Repeat the whole listing exactly.

# The data:
──────
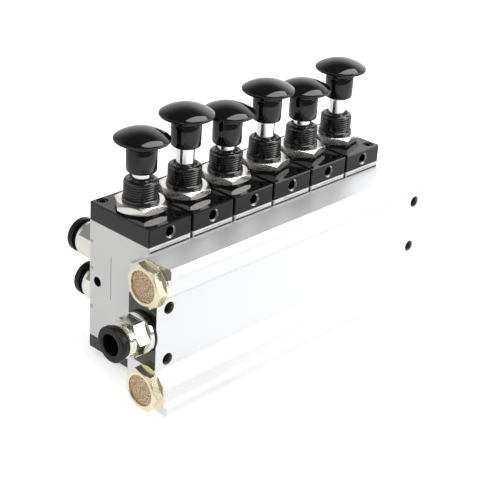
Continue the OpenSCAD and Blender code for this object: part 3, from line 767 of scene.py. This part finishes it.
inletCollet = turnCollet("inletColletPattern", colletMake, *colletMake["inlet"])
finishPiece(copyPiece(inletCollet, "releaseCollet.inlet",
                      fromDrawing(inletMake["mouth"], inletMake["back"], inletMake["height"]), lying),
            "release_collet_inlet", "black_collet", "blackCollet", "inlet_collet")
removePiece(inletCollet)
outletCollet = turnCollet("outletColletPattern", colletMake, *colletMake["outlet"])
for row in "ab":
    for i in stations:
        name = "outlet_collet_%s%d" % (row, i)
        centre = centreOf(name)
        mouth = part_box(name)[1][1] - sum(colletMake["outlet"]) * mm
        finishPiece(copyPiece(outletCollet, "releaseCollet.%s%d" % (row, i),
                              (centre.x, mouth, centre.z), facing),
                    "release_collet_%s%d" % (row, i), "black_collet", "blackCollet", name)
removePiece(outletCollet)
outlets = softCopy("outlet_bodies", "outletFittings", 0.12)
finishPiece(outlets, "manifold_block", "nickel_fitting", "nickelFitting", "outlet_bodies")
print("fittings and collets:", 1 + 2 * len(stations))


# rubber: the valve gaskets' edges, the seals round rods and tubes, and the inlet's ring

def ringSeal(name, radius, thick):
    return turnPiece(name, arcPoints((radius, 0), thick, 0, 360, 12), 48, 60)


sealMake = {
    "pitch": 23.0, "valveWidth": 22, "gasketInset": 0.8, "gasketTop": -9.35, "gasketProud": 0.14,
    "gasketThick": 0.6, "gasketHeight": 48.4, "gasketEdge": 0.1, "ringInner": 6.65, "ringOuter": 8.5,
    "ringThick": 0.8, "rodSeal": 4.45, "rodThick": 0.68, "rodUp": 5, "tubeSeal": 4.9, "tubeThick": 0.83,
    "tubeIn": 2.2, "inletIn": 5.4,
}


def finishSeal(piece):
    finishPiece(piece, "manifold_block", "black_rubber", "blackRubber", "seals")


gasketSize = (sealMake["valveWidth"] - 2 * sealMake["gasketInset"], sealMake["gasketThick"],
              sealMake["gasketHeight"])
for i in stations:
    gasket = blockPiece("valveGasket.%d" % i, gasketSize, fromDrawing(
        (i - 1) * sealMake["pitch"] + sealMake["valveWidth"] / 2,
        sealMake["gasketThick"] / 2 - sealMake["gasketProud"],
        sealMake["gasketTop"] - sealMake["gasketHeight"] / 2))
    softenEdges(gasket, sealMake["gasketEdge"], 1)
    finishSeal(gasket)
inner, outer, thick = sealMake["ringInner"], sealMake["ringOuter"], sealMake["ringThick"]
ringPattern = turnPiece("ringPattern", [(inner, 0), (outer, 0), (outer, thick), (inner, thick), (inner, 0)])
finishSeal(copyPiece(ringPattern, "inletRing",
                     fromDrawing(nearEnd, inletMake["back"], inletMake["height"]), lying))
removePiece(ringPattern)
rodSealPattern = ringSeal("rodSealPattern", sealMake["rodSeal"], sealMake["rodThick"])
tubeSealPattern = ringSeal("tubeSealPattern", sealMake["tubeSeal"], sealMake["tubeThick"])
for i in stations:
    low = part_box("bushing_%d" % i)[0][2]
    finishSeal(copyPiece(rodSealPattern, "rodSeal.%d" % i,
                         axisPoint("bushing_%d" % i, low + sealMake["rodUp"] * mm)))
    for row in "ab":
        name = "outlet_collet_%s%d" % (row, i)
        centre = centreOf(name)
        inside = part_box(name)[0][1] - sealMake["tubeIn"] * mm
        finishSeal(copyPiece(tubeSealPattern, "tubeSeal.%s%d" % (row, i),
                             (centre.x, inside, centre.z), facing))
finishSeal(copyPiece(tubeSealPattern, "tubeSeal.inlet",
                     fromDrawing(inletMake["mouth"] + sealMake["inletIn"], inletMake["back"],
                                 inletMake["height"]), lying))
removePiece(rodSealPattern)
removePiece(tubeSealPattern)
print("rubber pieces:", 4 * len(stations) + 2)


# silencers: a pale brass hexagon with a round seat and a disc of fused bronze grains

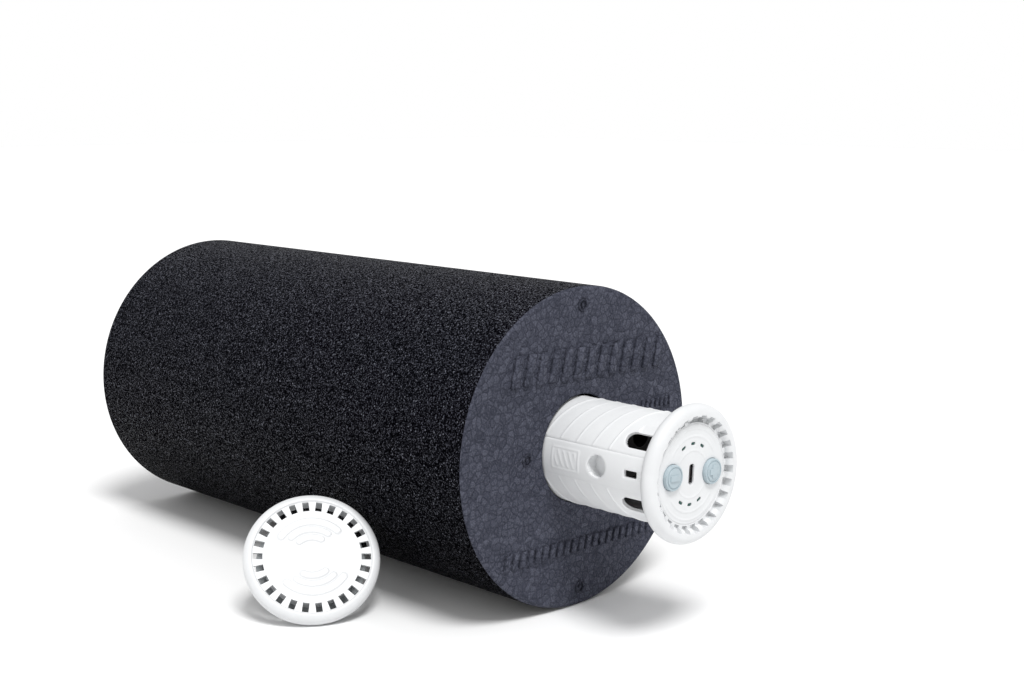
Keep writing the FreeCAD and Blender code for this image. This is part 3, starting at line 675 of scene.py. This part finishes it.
──────
# Exercise solution:
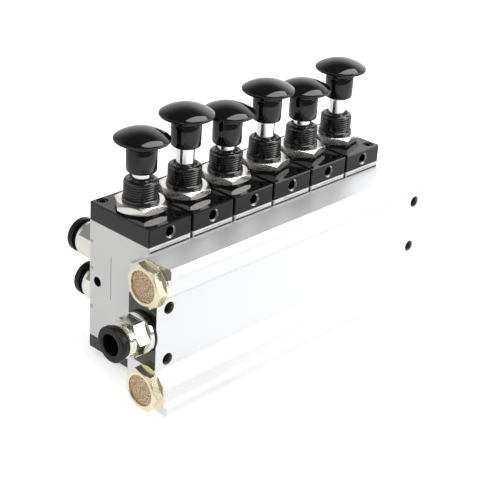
Continue the OpenSCAD and Blender code for this object: part 3, from line 767 of scene.py. This part finishes it.
inletCollet = turnCollet("inletColletPattern", colletMake, *colletMake["inlet"])
finishPiece(copyPiece(inletCollet, "releaseCollet.inlet",
                      fromDrawing(inletMake["mouth"], inletMake["back"], inletMake["height"]), lying),
            "release_collet_inlet", "black_collet", "blackCollet", "inlet_collet")
removePiece(inletCollet)
outletCollet = turnCollet("outletColletPattern", colletMake, *colletMake["outlet"])
for row in "ab":
    for i in stations:
        name = "outlet_collet_%s%d" % (row, i)
        centre = centreOf(name)
        mouth = part_box(name)[1][1] - sum(colletMake["outlet"]) * mm
        finishPiece(copyPiece(outletCollet, "releaseCollet.%s%d" % (row, i),
                              (centre.x, mouth, centre.z), facing),
                    "release_collet_%s%d" % (row, i), "black_collet", "blackCollet", name)
removePiece(outletCollet)
outlets = softCopy("outlet_bodies", "outletFittings", 0.12)
finishPiece(outlets, "manifold_block", "nickel_fitting", "nickelFitting", "outlet_bodies")
print("fittings and collets:", 1 + 2 * len(stations))


# rubber: the valve gaskets' edges, the seals round rods and tubes, and the inlet's ring

def ringSeal(name, radius, thick):
    return turnPiece(name, arcPoints((radius, 0), thick, 0, 360, 12), 48, 60)


sealMake = {
    "pitch": 23.0, "valveWidth": 22, "gasketInset": 0.8, "gasketTop": -9.35, "gasketProud": 0.14,
    "gasketThick": 0.6, "gasketHeight": 48.4, "gasketEdge": 0.1, "ringInner": 6.65, "ringOuter": 8.5,
    "ringThick": 0.8, "rodSeal": 4.45, "rodThick": 0.68, "rodUp": 5, "tubeSeal": 4.9, "tubeThick": 0.83,
    "tubeIn": 2.2, "inletIn": 5.4,
}


def finishSeal(piece):
    finishPiece(piece, "manifold_block", "black_rubber", "blackRubber", "seals")


gasketSize = (sealMake["valveWidth"] - 2 * sealMake["gasketInset"], sealMake["gasketThick"],
              sealMake["gasketHeight"])
for i in stations:
    gasket = blockPiece("valveGasket.%d" % i, gasketSize, fromDrawing(
        (i - 1) * sealMake["pitch"] + sealMake["valveWidth"] / 2,
        sealMake["gasketThick"] / 2 - sealMake["gasketProud"],
        sealMake["gasketTop"] - sealMake["gasketHeight"] / 2))
    softenEdges(gasket, sealMake["gasketEdge"], 1)
    finishSeal(gasket)
inner, outer, thick = sealMake["ringInner"], sealMake["ringOuter"], sealMake["ringThick"]
ringPattern = turnPiece("ringPattern", [(inner, 0), (outer, 0), (outer, thick), (inner, thick), (inner, 0)])
finishSeal(copyPiece(ringPattern, "inletRing",
                     fromDrawing(nearEnd, inletMake["back"], inletMake["height"]), lying))
removePiece(ringPattern)
rodSealPattern = ringSeal("rodSealPattern", sealMake["rodSeal"], sealMake["rodThick"])
tubeSealPattern = ringSeal("tubeSealPattern", sealMake["tubeSeal"], sealMake["tubeThick"])
for i in stations:
    low = part_box("bushing_%d" % i)[0][2]
    finishSeal(copyPiece(rodSealPattern, "rodSeal.%d" % i,
                         axisPoint("bushing_%d" % i, low + sealMake["rodUp"] * mm)))
    for row in "ab":
        name = "outlet_collet_%s%d" % (row, i)
        centre = centreOf(name)
        inside = part_box(name)[0][1] - sealMake["tubeIn"] * mm
        finishSeal(copyPiece(tubeSealPattern, "tubeSeal.%s%d" % (row, i),
                             (centre.x, inside, centre.z), facing))
finishSeal(copyPiece(tubeSealPattern, "tubeSeal.inlet",
                     fromDrawing(inletMake["mouth"] + sealMake["inletIn"], inletMake["back"],
                                 inletMake["height"]), lying))
removePiece(rodSealPattern)
removePiece(tubeSealPattern)
print("rubber pieces:", 4 * len(stations) + 2)


# silencers: a pale brass hexagon with a round seat and a disc of fused bronze grains

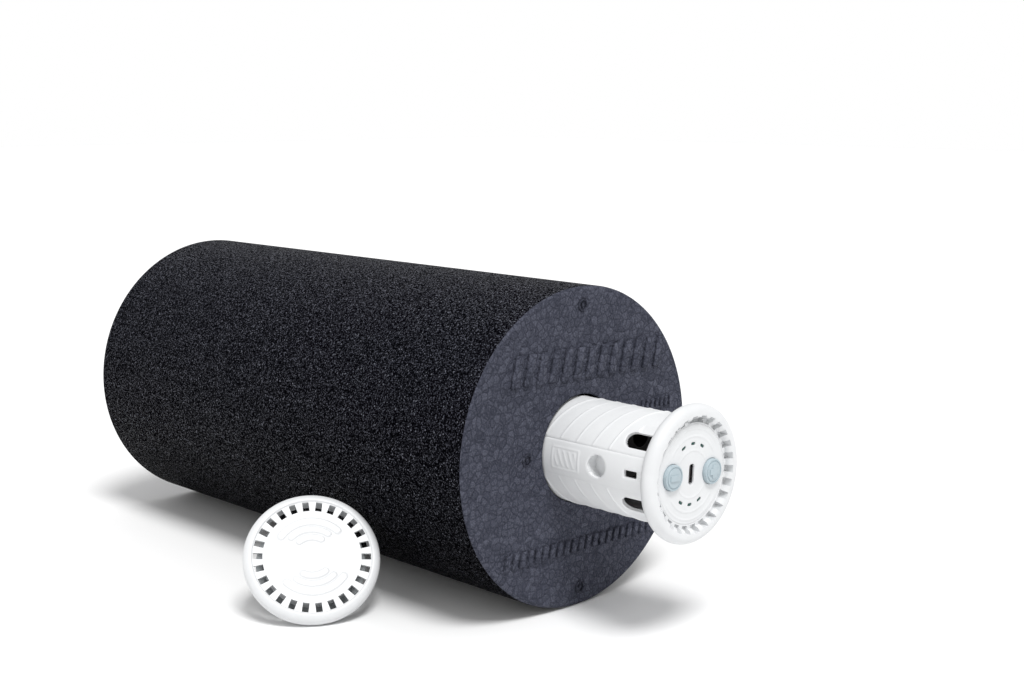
Keep writing the FreeCAD and Blender code for this image. This is part 3, starting at line 675 of scene.py. This part finishes it.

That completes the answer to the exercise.